When it’s 100F again, it is essential that you keep hydrated. So, fortunately I was joining a tour (on Silversea’s new SALT Programme – Sea and Land Taste), to one of Cyprus’s best wineries to do some sampling of the island’s under-rated wine scene with local expert Florentia Kythreotou.
As we headed up into the hills, it seemed like these parched landscapes would never be able to sustain a wine industry; but, once we’d climbed up to about 800m above sea level, we started to see terraces of green vines. The winery itself – the Oenou Yi Winery in Omodos – was stunning – its white limestone building looking sleek and modern, with amazing views over the valley below.
It was immediately obvious that no expense had been spared on this place – the building was cool and stylish, and the winery equipment all brand-new and state-of-the-art – an investment that showed the owner’s ambition to put Cyprus’s unheralded wine scene on the map. We were greeted by our unbelievably enthusiastic host, Mikhail, who made sure that we had a full wine glass in our hands within seconds of us entering the building. Who cares if it wasn’t even 10am?

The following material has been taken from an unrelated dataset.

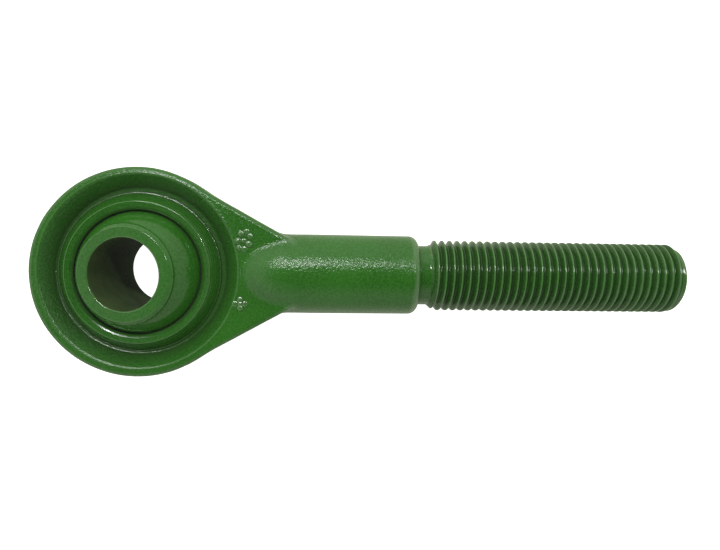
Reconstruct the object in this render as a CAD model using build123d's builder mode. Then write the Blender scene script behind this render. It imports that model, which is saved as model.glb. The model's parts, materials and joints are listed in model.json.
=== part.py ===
"""Heavy-duty rod end bearing with a left-hand external thread.

Frame: millimetres, +Z up. The origin is the centre of the ball and of the eye. +X runs along
the shank to the threaded end, and +Z is the axis of the eye.

Pieces: a forged rod body (eye, web, shank and thread), two race halves staked into the eye,
a dry liner between race and ball, and the bored ball. The ball is stored tilted in its race.
"""

import os
from math import cos, radians, sin, sqrt, tan

from build123d import *

# ---------------------------------------------------------------- driving dimensions (mm)
# Eye and web
eye_radius = 37.7            # outside of the eye
eye_half_width = 10.0        # half the thickness of eye and web
edge_round = 1.8             # forged rounding of their outer edges
side_angle = 61.2            # direction of the normal of the web's straight side, in degrees
side_distance = 37.2         # distance of that side from the centre of the eye
web_end_y = 6.0              # half-width at which the web ends, inside the shank

# Recess in each face of the eye, forged a little off the bored seat's centre
recess_radius = 34.4         # where the recess meets the face
recess_edge_round = 0.6
recess_offset_x = 0.6
recess_offset_y = 0.4
ledge_radius = 29.4          # foot of the recess's sloping wall
ledge_height = 5.3           # height of the ledge above the mid-plane

# Race
race_radius = 28.9           # outside of the race, and bore of the eye
race_chamfer_start = 4.9     # height where the race's outer chamfer begins
race_crest_outer = 25.2      # outer edge of the race's dished face
race_half_width = 10.1       # the race's face stands just proud of the eye
race_dish = 0.6              # how far that face falls towards the ball
stake_top = 5.8              # the eye's metal is rolled over the race's chamfer up to here
stake_width = 0.3            # thickness of that rolled edge at its top
stake_foot = 0.7             # how much thicker it is at its foot
stake_root = 4.6             # height at which its foot lies inside the eye

# Ball, liner and running gaps
ball_radius = 23.3
ball_width = 34.9
neck_radius = 17.5           # the short plain neck at each end of the ball
neck_chamfer = 1.1
bore_radius = 12.7           # takes a 25.4 mm pin
bore_chamfer = 0.6
running_gap = 0.05           # radial, ball to liner and liner to race
liner_thickness = 0.4
liner_half_width = 8.6
ball_rest_tilt = 10.0        # how far the stored ball leans, in degrees
ball_rest_heading = 189.0    # the way it leans, in degrees from +X about +Z

# Shank
shank_radius = 14.9
nose_centre = 49.5           # the shank's round nose is a ball about this point of its axis
nose_fillet = 1.6            # where the nose runs down to the flat of the web
nose_width = 11.5            # the nose's edges on the flat lie nearer than this to the X axis
shoulder_x = 101.4           # end of the plain shank
shoulder_round = 3.2

# Thread, M27 x 3 left-hand
thread_radius = 13.5
thread_pitch = 3.0
undercut_radius = 11.3
undercut_end_x = 105.6
thread_start_x = 107.8       # end of the run-in cone
thread_end_x = 204.0
end_chamfer_length = 2.0
end_chamfer_depth = 1.6

# Plain raised pads on the flat of the web, as forging marks
pad_height = 0.4
pad_x = 37.2
pad_y = 12.0
pad_length = 8.0
pad_width = 5.5
dot_x = 36.0
dot_y = -10.8
dot_radius = 2.3

# ---------------------------------------------------------------- derived sizes
ball_half_width = ball_width / 2
liner_inner_radius = ball_radius + running_gap
liner_outer_radius = liner_inner_radius + liner_thickness
race_bore_radius = liner_outer_radius + running_gap
race_slope = (race_radius - race_crest_outer) / (race_half_width - race_chamfer_start)
thread_depth = 0.6134 * thread_pitch
thread_root_radius = thread_radius - thread_depth
groove_root_half = thread_pitch / 12
groove_overshoot = 0.2       # how far the groove's cutting profile stands out of the crest
groove_turns = 34
groove_start_x = 103.0

lean = radians(ball_rest_tilt)
heading = radians(ball_rest_heading)
ball_axis = Vector(sin(lean) * cos(heading), sin(lean) * sin(heading), cos(lean))
ball_side = Vector(cos(lean) * cos(heading), cos(lean) * sin(heading), -sin(lean))

os.makedirs("parts", exist_ok=True)


def on_sphere(radius, height):
    """A point of a round section: the radius of a sphere at a height, and that height."""
    return (sqrt(radius**2 - height**2), height)


def race_chamfer_radius(height):
    """Radius of the race's outer chamfer at a height above the mid-plane."""
    return race_radius - (height - race_chamfer_start) * race_slope


def on_nose(edge):
    """True for the edges where the shank's round nose meets the flat of the web."""
    middle = edge.center()
    return middle.X > nose_centre - shank_radius and abs(middle.Y) < nose_width


def save(builder, name):
    """Label the piece and write its STEP file."""
    builder.part.label = name
    export_step(builder.part, f"parts/{name}.step")


# ---------------------------------------------------------------- rod body
# The web's straight sides touch the eye and run on into the shank, where they end.
side_normal = (cos(radians(side_angle)), sin(radians(side_angle)))
side_start = (side_distance * side_normal[0], side_distance * side_normal[1])
side_end = ((side_distance - web_end_y * side_normal[1]) / side_normal[0], web_end_y)

with BuildPart() as rod_body:
    # eye and web: one flat forging of even thickness
    with BuildSketch(Plane.XY.offset(-eye_half_width)):
        Circle(eye_radius)
        with BuildLine():
            Line((0, 0), side_start)
            Line(side_start, side_end)
            Line(side_end, (side_end[0], 0))
            mirror(about=Plane.XZ)
        make_face()
    extrude(amount=2 * eye_half_width)

    # shank, undercut and thread blank, turned about the X axis
    with BuildSketch(Plane.XZ):
        with BuildLine():
            Line((nose_centre - shank_radius, 0), (thread_end_x, 0))
            Line((thread_end_x, 0), (thread_end_x, thread_radius - end_chamfer_depth))
            Line(
                (thread_end_x, thread_radius - end_chamfer_depth),
                (thread_end_x - end_chamfer_length, thread_radius),
            )
            Line((thread_end_x - end_chamfer_length, thread_radius), (thread_start_x, thread_radius))
            Line((thread_start_x, thread_radius), (undercut_end_x, undercut_radius))
            Line((undercut_end_x, undercut_radius), (shoulder_x, undercut_radius))
            Line((shoulder_x, undercut_radius), (shoulder_x, shank_radius - shoulder_round))
            RadiusArc(
                (shoulder_x, shank_radius - shoulder_round),
                (shoulder_x - shoulder_round, shank_radius),
                -shoulder_round,
            )
            Line((shoulder_x - shoulder_round, shank_radius), (nose_centre, shank_radius))
            RadiusArc((nose_centre, shank_radius), (nose_centre - shank_radius, 0), -shank_radius)
        make_face()
    revolve(axis=Axis.X)

    # rounded outer edges, and the nose of the shank blended down to the flat of the web
    flats = rod_body.faces().filter_by(Axis.Z)
    rim_edges = flats.edges().filter_by(lambda e: not on_nose(e))
    fillet(rim_edges, edge_round)
    nose_edges = rod_body.faces().filter_by(Axis.Z).edges().filter_by(on_nose)
    fillet(nose_edges, nose_fillet)

    # plain raised forging marks
    for side in (1, -1):
        with BuildSketch(Plane.XY.offset(side * (eye_half_width - 1))):
            with Locations((pad_x, pad_y)):
                Ellipse(pad_length / 2, pad_width / 2, rotation=60)
            with Locations((dot_x, dot_y)):
                Circle(dot_radius)
        extrude(amount=side * (pad_height + 1))

    # recess in each face, and the bore that seats the race
    recess_section = Plane((recess_offset_x, recess_offset_y, 0), x_dir=(1, 0, 0), z_dir=(0, -1, 0))
    with BuildSketch(recess_section):
        for side in (1, -1):
            Polygon(
                (0, side * ledge_height),
                (ledge_radius, side * ledge_height),
                (recess_radius, side * eye_half_width),
                (recess_radius, side * (eye_half_width + 1)),
                (0, side * (eye_half_width + 1)),
                align=None,
            )
    revolve(axis=Axis((recess_offset_x, recess_offset_y, 0), (0, 0, 1)), mode=Mode.SUBTRACT)
    recess_edges = rod_body.faces().filter_by(Axis.Z).edges().filter_by(GeomType.CIRCLE)
    recess_edges = recess_edges.filter_by(lambda e: abs(e.radius - recess_radius) < 0.01)
    fillet(recess_edges, recess_edge_round)
    with BuildSketch(Plane.XZ):
        with BuildLine():
            for side in (1, -1):
                Polyline(
                    (race_radius, 0),
                    (race_radius, side * race_chamfer_start),
                    (race_chamfer_radius(ledge_height), side * ledge_height),
                    (race_chamfer_radius(ledge_height), side * (ledge_height + 1)),
                    (0, side * (ledge_height + 1)),
                )
            Line((0, ledge_height + 1), (0, -ledge_height - 1))
        make_face()
    revolve(axis=Axis.Z, mode=Mode.SUBTRACT)

    # the seat's edge, rolled over the race's chamfer on both sides
    with BuildSketch(Plane.XZ):
        for side in (1, -1):
            Polygon(
                (race_radius, side * stake_root),
                (race_radius, side * race_chamfer_start),
                (race_chamfer_radius(stake_top), side * stake_top),
                (race_chamfer_radius(stake_top) + stake_width, side * stake_top),
                (race_chamfer_radius(stake_top) + stake_width + stake_foot, side * stake_root),
                align=None,
            )
    revolve(axis=Axis.Z)

# The thread's groove follows a helix of one-turn lengths, the other way round from a
# right-hand screw, from the undercut to past the end of the shank.
with BuildPart() as groove:
    with BuildLine() as groove_path:
        for turn in range(groove_turns):
            Helix(
                pitch=thread_pitch,
                height=thread_pitch,
                radius=thread_root_radius,
                center=(groove_start_x + turn * thread_pitch, 0, 0),
                direction=(1, 0, 0),
                lefthand=True,
            )
    with BuildSketch(Plane.XZ):
        cutter_top = thread_radius + groove_overshoot
        cutter_half = groove_root_half + (cutter_top - thread_root_radius) * tan(radians(30))
        with BuildLine():
            Polyline(
                (groove_start_x - groove_root_half, thread_root_radius),
                (groove_start_x - cutter_half, cutter_top),
                (groove_start_x + cutter_half, cutter_top),
                (groove_start_x + groove_root_half, thread_root_radius),
                close=True,
            )
        make_face()
    sweep(path=groove_path.wires()[0], is_frenet=True)

with rod_body:
    add(groove.part, mode=Mode.SUBTRACT)
save(rod_body, "rod_body")

# ---------------------------------------------------------------- race halves
# The race is parted at the mid-plane, so that it can close over the ball from both sides.
for side, name in ((1, "race_half_upper"), (-1, "race_half_lower")):
    lip_height = race_half_width - race_dish
    lip = (on_sphere(race_bore_radius, lip_height)[0], side * lip_height)
    with BuildPart() as race_half:
        with BuildSketch(Plane.XZ):
            with BuildLine():
                Polyline(
                    (race_bore_radius, 0),
                    (race_radius, 0),
                    (race_radius, side * race_chamfer_start),
                    (race_crest_outer, side * race_half_width),
                    lip,
                )
                RadiusArc(lip, (race_bore_radius, 0), side * race_bore_radius)
            make_face()
        revolve(axis=Axis.Z)
    save(race_half, name)

# ---------------------------------------------------------------- liner
with BuildPart() as ball_liner:
    with BuildSketch(Plane.XZ):
        inner_low = (on_sphere(liner_inner_radius, liner_half_width)[0], -liner_half_width)
        inner_high = (inner_low[0], liner_half_width)
        outer_low = (on_sphere(liner_outer_radius, liner_half_width)[0], -liner_half_width)
        outer_high = (outer_low[0], liner_half_width)
        with BuildLine():
            RadiusArc(inner_low, inner_high, -liner_inner_radius)
            Line(inner_high, outer_high)
            RadiusArc(outer_high, outer_low, liner_outer_radius)
            Line(outer_low, inner_low)
        make_face()
    revolve(axis=Axis.Z)
save(ball_liner, "ball_liner")

# ---------------------------------------------------------------- ball
ball_section = Plane(origin=(0, 0, 0), x_dir=ball_side, z_dir=ball_side.cross(ball_axis))
with BuildPart() as ball:
    neck_foot = sqrt(ball_radius**2 - neck_radius**2)
    with BuildSketch(ball_section):
        with BuildLine():
            RadiusArc((neck_radius, neck_foot), (neck_radius, -neck_foot), ball_radius)
            for side in (1, -1):
                Polyline(
                    (neck_radius, side * neck_foot),
                    (neck_radius, side * (ball_half_width - neck_chamfer)),
                    (neck_radius - neck_chamfer, side * ball_half_width),
                    (bore_radius + bore_chamfer, side * ball_half_width),
                    (bore_radius, side * (ball_half_width - bore_chamfer)),
                )
            Line(
                (bore_radius, ball_half_width - bore_chamfer),
                (bore_radius, bore_chamfer - ball_half_width),
            )
        make_face()
    revolve(axis=Axis((0, 0, 0), ball_axis))
save(ball, "ball")

for piece, name in ((rod_body, "rod_body"), (ball_liner, "ball_liner"), (ball, "ball")):
    print(name, round(piece.part.volume, 1), "mm3")
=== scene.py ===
"""Looks of a painted rod end bearing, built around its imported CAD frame.

Meshes are worked out in millimetres, in the frame's own axes: the origin is the centre of the
ball and of the eye, +X runs along the shank to the threaded end, +Z is the axis of the eye.
They become metres when they are turned into Blender objects.
"""

import json
import math

import bmesh
import bpy
import numpy as np
from mathutils import Matrix, Vector, noise


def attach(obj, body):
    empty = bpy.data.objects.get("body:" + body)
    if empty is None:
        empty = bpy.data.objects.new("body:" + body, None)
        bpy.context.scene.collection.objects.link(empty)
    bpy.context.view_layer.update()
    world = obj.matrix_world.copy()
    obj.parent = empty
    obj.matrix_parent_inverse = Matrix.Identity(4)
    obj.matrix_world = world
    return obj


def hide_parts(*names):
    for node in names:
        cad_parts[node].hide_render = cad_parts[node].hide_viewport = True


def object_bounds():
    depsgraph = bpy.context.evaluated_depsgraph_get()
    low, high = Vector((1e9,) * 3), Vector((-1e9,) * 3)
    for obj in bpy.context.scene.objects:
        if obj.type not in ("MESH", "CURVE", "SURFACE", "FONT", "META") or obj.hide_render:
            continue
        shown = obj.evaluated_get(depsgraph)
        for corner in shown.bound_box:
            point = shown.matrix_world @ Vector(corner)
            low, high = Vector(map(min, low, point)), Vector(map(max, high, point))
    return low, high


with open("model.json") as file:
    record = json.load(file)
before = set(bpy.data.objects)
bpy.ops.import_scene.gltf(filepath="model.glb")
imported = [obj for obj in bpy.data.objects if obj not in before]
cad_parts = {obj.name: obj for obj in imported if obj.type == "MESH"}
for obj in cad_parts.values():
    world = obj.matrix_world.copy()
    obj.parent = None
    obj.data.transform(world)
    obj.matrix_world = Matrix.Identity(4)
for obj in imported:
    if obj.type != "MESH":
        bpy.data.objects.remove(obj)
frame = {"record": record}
cad_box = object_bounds()

MM = 0.001

# ---------------------------------------------------------------- sizes of the design (mm)
EYE_RADIUS = 37.7
EYE_HALF_WIDTH = 10.0
RIM_ROUND = 1.8
SIDE_ANGLE = math.radians(61.2)
SIDE_DISTANCE = 37.2
SIDE_DRAFT = 0.02            # how much the forging narrows towards its faces, per mm
EYE_TO_WEB_BLEND = 1.0
WEB_TO_SHANK_BLEND = 1.4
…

Cyprus has been growing vines for hundreds of years; in fact, it was one of the few places in Europe to escape the phylloxera vine pandemic that pretty much wiped out the rest of the continent’s vineyards in the late 19th century. But, until the 1990s, the emphasis had been on quantity not quality, and little importance had been placed on accentuating the unique qualities of the local vines – endemic vines which are able to cope with the island’s extreme heat.
It was fascinating to chat to the vineyard’s young, female wine maker who explained that producing wine is part science, part art – you have to trust the climate, soil and grapes to produce something special, but you use every available piece of science to give it the best chance. From our tastings, they seem to have got that combination spot on.
For me, the rosé and the white were the best – delicate but packing a punch; while the dark red would have been great with a hearty, meaty meal. Every element of this winery showed their enthusiasm to continually improve, and their passion for their business. In fact, it felt like more than a business – it felt like visiting a family proud of its offspring.
By 12pm, we had tasted 5 delicious wines and 1 stupefying zivania, and we were now feeling a little giddy, so it was time to head down into Omodos Village to get some food into our stomachs to soak up all that wine. On the way, we had a demonstration of how they make a local dessert speciality called “Palouze”, a rather gelatinous and sugary mixture that didn’t seem to suit everyone’s tastes. However, the lunch itself was great – loads of different mezze that just kept on coming. It didn’t come as a surprise that it was a pretty quiet coach ride back, as everyone slept off the over-indulgence.
This was a really excellent tour that has made me look at Cypriot wine in a different way – not much gets exported, but it’s worth looking out for.